» **What you will do**: List each line in which the string "this" appears.

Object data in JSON
------------------------

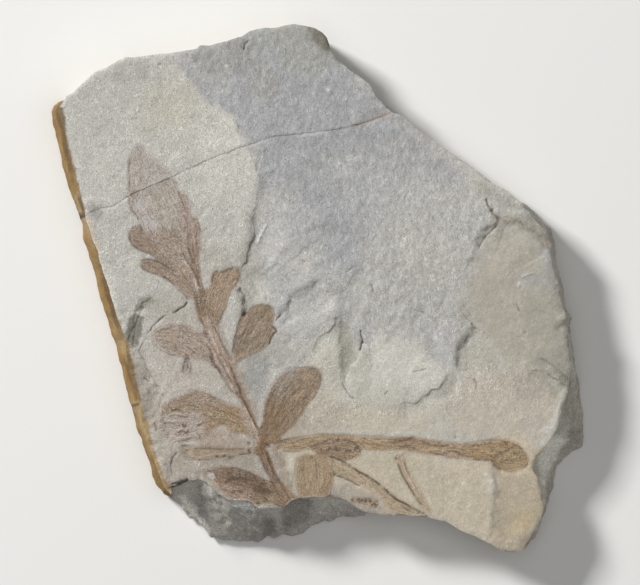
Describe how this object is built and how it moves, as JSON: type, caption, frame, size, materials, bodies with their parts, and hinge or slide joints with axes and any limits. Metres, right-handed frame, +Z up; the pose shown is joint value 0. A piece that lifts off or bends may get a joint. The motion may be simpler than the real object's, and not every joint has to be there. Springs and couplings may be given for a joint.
{
  "type": "fossil cycad leaf plate",
  "caption": "Irregular slab of pale limestone with a brown pressed leaf, crossing stems and scraps in its face, mended along one break; lies flat on its back.",
  "frame": {"origin": "middle of the plate's bounding box, on its flat back", "axes": "+Z up, out of the fossil face; +Y up the leaf's face towards the upper fragment; +X to the right when the face is seen from above"},
  "size_m": [0.2237, 0.222, 0.0244],
  "materials": {
    "stone": "dry matt fine-grained limestone, ochre on the weathered left side, grey on the fresh break",
    "leaf_film": "dry matt brown film with fine veins",
    "faded_film": "dry matt pale brown film, worn to the stone in places",
    "dark_film": "dry matt dark brown film, broken up"
  },
  "bodies": {
    "root": {"slab_lower": "stone", "slab_upper": "stone", "rachis": "leaf_film", "terminal_leaflet_tip": "faded_film", "terminal_leaflet": "faded_film", "left_leaflet_1": "leaf_film", "left_leaflet_2": "leaf_film", "left_leaflet_3": "leaf_film", "left_leaflet_4": "leaf_film", "left_leaflet_5": "dark_film", "right_leaflet_0": "leaf_film", "right_leaflet_1": "leaf_film", "right_leaflet_2": "leaf_film", "right_leaflet_3": "leaf_film", "right_leaflet_4": "faded_film", "cross_stem_left": "faded_film", "cross_stem_right": "leaf_film", "cross_stem_leaflet": "leaf_film", "loose_leaflet": "leaf_film", "lower_stem": "faded_film", "short_stem": "faded_film", "leaf_scrap_left": "dark_film", "leaf_scrap_edge": "dark_film"}
  },
  "joints": []
}
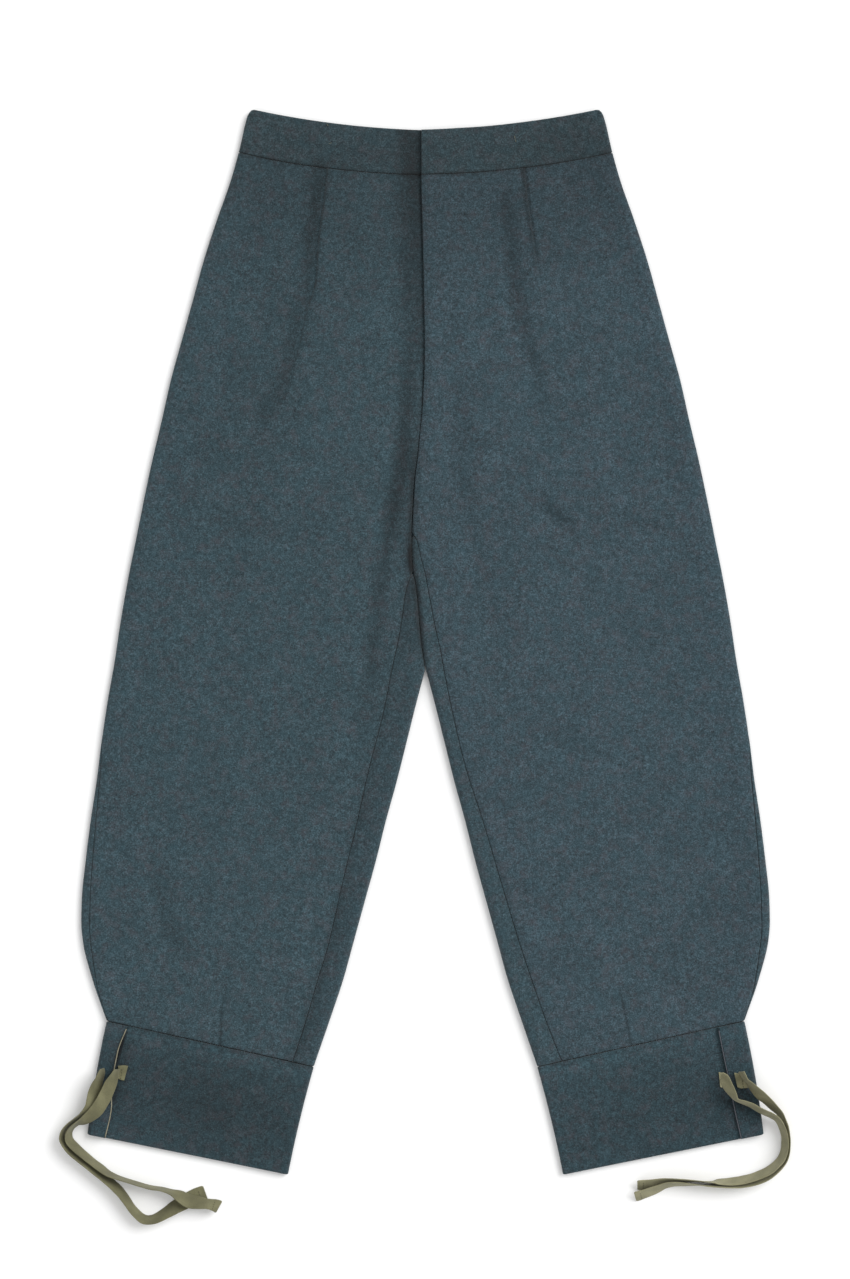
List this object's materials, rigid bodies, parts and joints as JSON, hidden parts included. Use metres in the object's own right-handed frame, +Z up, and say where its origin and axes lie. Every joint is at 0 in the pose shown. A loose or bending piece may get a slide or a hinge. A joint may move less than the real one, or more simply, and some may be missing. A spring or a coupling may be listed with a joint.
{
  "type": "trousers",
  "caption": "Wide wool trousers laid flat, front up, with a high plain waistband, a lapped fly, front pleats, and deep cuffs slit at the outer ankle and closed by tape ties.",
  "frame": {"origin": "on the surface the trousers lie on, below the middle of the cloth pieces, without the ties", "axes": "+Y towards the waist, +Z up from the surface through the back to the front, +X to the viewer's right, which is the wearer's left"},
  "size_m": [0.7306, 1.1136, 0.0246],
  "materials": {
    "wool": "matt felted wool, dark blue grey",
    "tape": "matt cotton twill tape, khaki"
  },
  "bodies": {
    "root": {"back_right": "wool", "back_left": "wool", "front_right": "wool", "front_left": "wool", "waistband_back": "wool", "waistband_front_right": "wool", "waistband_front_left": "wool", "cuff_right": "wool", "cuff_left": "wool", "tie_right_front": "tape", "tie_right_back": "tape", "tie_left_front": "tape", "tie_left_back": "tape"}
  },
  "joints": []
}
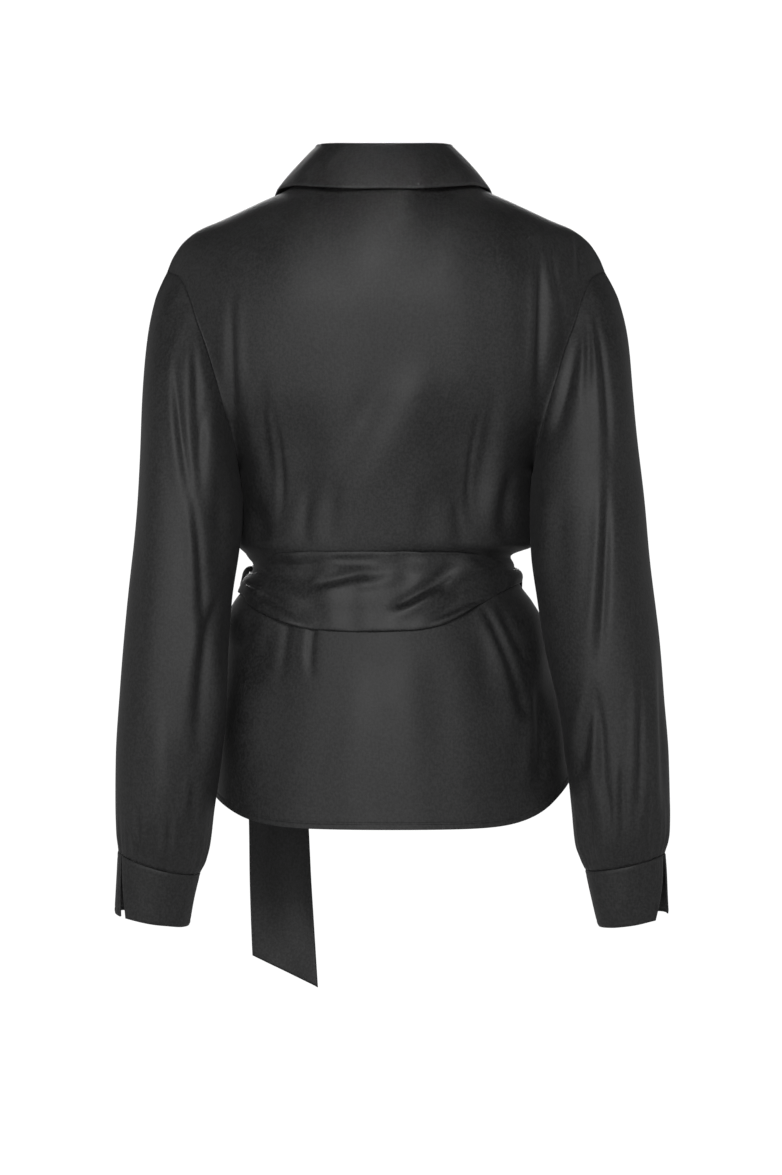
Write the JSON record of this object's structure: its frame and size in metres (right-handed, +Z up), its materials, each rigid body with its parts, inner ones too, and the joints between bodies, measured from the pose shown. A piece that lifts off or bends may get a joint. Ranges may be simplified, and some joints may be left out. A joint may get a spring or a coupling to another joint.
{
  "type": "wrap top",
  "caption": "Hollow satin wrap top in its worn form, with turned-down collar, long full sleeves gathered into slit cuffs, and a wide sash knotted at one side.",
  "frame": {"origin": "midway between the two neck points of the shoulder seams, where the wearer's shoulders or a hanger carry the top", "axes": "+Z up, +X to the wearer's left, -Y to the wearer's front"},
  "size_m": [0.534, 0.263, 0.8292],
  "materials": {
    "satin": "soft satin sheen",
    "satin_sash": "soft satin sheen"
  },
  "bodies": {
    "root": {"back": "satin", "front_left": "satin", "front_right": "satin", "collar": "satin", "sleeve_left": "satin", "sleeve_right": "satin", "cuff_left": "satin", "cuff_right": "satin", "sash_back": "satin_sash", "sash_front": "satin_sash", "sash_knot": "satin_sash", "sash_tail_long": "satin_sash", "sash_tail_short": "satin_sash"}
  },
  "joints": []
}
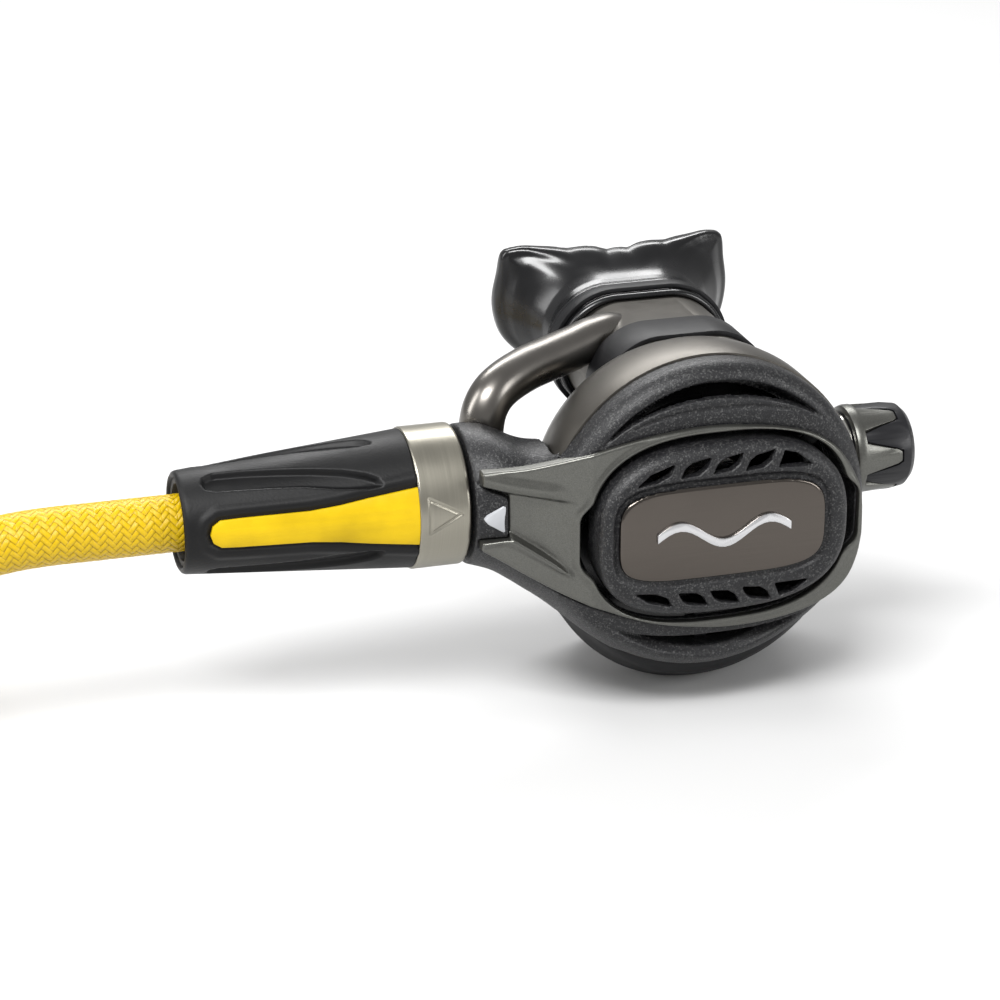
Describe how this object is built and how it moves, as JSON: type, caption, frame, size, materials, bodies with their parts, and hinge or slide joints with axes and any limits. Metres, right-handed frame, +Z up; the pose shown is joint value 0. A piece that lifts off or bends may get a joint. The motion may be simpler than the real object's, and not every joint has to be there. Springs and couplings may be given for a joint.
{
  "type": "diving regulator second stage on hose",
  "caption": "Adjustable diving regulator second stage with turning flow selector grip, purge button, mouthpiece and exhaust tee on a braided low-pressure hose.",
  "frame": {"origin": "middle of the flat foot of the exhaust tee, straight under the point where the round body axis crosses the valve axis", "axes": "+X along the valve axis toward the adjusting knob, +Y back toward the mouthpiece, +Z up"},
  "size_m": [0.4097, 0.1872, 0.092],
  "materials": {
    "bowl_metal": "satin",
    "plated_steel": "polished",
    "cover_polymer": "fine sparkling grain",
    "trim_metal": "metallic flake",
    "pointer_plastic": "gloss",
    "tee_plastic": "matt",
    "silicone": "smooth gloss",
    "steel": "bright",
    "poppet_plastic": "satin",
    "seal_rubber": "matt",
    "knob_plastic": "satin",
    "plate_metal": "brushed gloss",
    "ring_metal": "satin",
    "grip_rubber": "fine grain",
    "liner_rubber": "matt",
    "yellow_plastic": "gloss",
    "hose_braid": "glossy flat braid"
  },
  "bodies": {
    "base": {"housing": "bowl_metal", "valve_barrel": "plated_steel", "front_cover": "cover_polymer", "trim_frame": "trim_metal", "pointer_mark": "pointer_plastic", "inlet_arm": "cover_polymer", "bypass_tube": "bowl_metal", "label_band": "tee_plastic", "mouthpiece": "silicone", "mouthpiece_clamp": "tee_plastic", "exhaust_tee": "tee_plastic", "exhaust_valve": "silicone", "cover_ring": "tee_plastic", "diaphragm": "silicone", "lever_pin": "steel", "poppet_spring": "steel", "orifice": "plated_steel", "knob_oring": "seal_rubber", "knob_nut": "plated_steel", "purge_spring": "steel", "inlet_tube": "plated_steel", "journal": "tee_plastic", "hose_nut": "plated_steel", "hose_ferrule": "plated_steel", "hose": "hose_braid", "hose_coil": "hose_braid", "end_ferrule": "plated_steel", "end_fitting": "plated_steel", "end_oring": "seal_rubber"},
    "selector": {"selector_ring": "ring_metal", "selector_grip": "grip_rubber", "selector_liner": "liner_rubber", "selector_inlay": "yellow_plastic"},
    "purge": {"purge_button": "cover_polymer", "purge_plate": "plate_metal", "purge_badge": "plate_metal"},
    "sensing_disc": {"diaphragm_disc": "steel"},
    "lever": {"demand_lever": "steel"},
    "valve_poppet": {"poppet": "poppet_plastic", "poppet_seat": "seal_rubber"},
    "knob": {"knob_collar": "trim_metal", "knob_grip": "knob_plastic", "knob_screw": "plated_steel"},
    "piston": {"balance_piston": "plated_steel", "balance_oring": "seal_rubber"}
  },
  "joints": [
    {"name": "selector_turn", "type": "hinge", "parent": "base", "child": "selector", "pos_m": [0, 0, 0.056], "axis": [1, 0, 0], "range_deg": [0, 70]},
    {"name": "purge_press", "type": "slide", "parent": "base", "child": "purge", "axis": [0, 1, 0], "range_m": [0, 0.0035], "stiffness_N_per_m": 400, "springref_m": -0.0005, "deforming": ["purge_spring"]},
    {"name": "disc_travel", "type": "slide", "parent": "base", "child": "sensing_disc", "axis": [0, 1, 0], "range_m": [0, 0.0035]},
    {"name": "lever_swing", "type": "hinge", "parent": "base", "child": "lever", "pos_m": [0.014, -0.0096, 0.056], "axis": [0, 0, 1], "range_deg": [-10.5, 0]},
    {"name": "poppet_travel", "type": "slide", "parent": "base", "child": "valve_poppet", "axis": [1, 0, 0], "range_m": [0, 0.0009], "deforming": ["poppet_spring"]},
    {"name": "knob_turn", "type": "hinge", "parent": "base", "child": "knob", "pos_m": [0, 0, 0.056], "axis": [-1, 0, 0], "range_deg": [0, 720]},
    {"name": "piston_travel", "type": "slide", "parent": "base", "child": "piston", "axis": [-1, 0, 0], "range_m": [0, 0.00161], "deforming": ["poppet_spring"]}
  ],
  "couplings": [
    {"joint": "disc_travel", "follows": "purge_press", "ratio": 1},
    {"joint": "lever_swing", "follows": "purge_press", "rad_per_m": -50},
    {"joint": "poppet_travel", "follows": "purge_press", "ratio": 0.25},
    {"joint": "piston_travel", "follows": "knob_turn", "m_per_rad": 0.0001273}
  ]
}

------------------------

» **Exercise response**:
Describe how this object is built and how it moves, as JSON: type, caption, frame, size, materials, bodies with their parts, and hinge or slide joints with axes and any limits. Metres, right-handed frame, +Z up; the pose shown is joint value 0. A piece that lifts off or bends may get a joint. The motion may be simpler than the real object's, and not every joint has to be there. Springs and couplings may be given for a joint.
List this object's materials, rigid bodies, parts and joints as JSON, hidden parts included. Use metres in the object's own right-handed frame, +Z up, and say where its origin and axes lie. Every joint is at 0 in the pose shown. A loose or bending piece may get a slide or a hinge. A joint may move less than the real one, or more simply, and some may be missing. A spring or a coupling may be listed with a joint.
Write the JSON record of this object's structure: its frame and size in metres (right-handed, +Z up), its materials, each rigid body with its parts, inner ones too, and the joints between bodies, measured from the pose shown. A piece that lifts off or bends may get a joint. Ranges may be simplified, and some joints may be left out. A joint may get a spring or a coupling to another joint.
Describe how this object is built and how it moves, as JSON: type, caption, frame, size, materials, bodies with their parts, and hinge or slide joints with axes and any limits. Metres, right-handed frame, +Z up; the pose shown is joint value 0. A piece that lifts off or bends may get a joint. The motion may be simpler than the real object's, and not every joint has to be there. Springs and couplings may be given for a joint.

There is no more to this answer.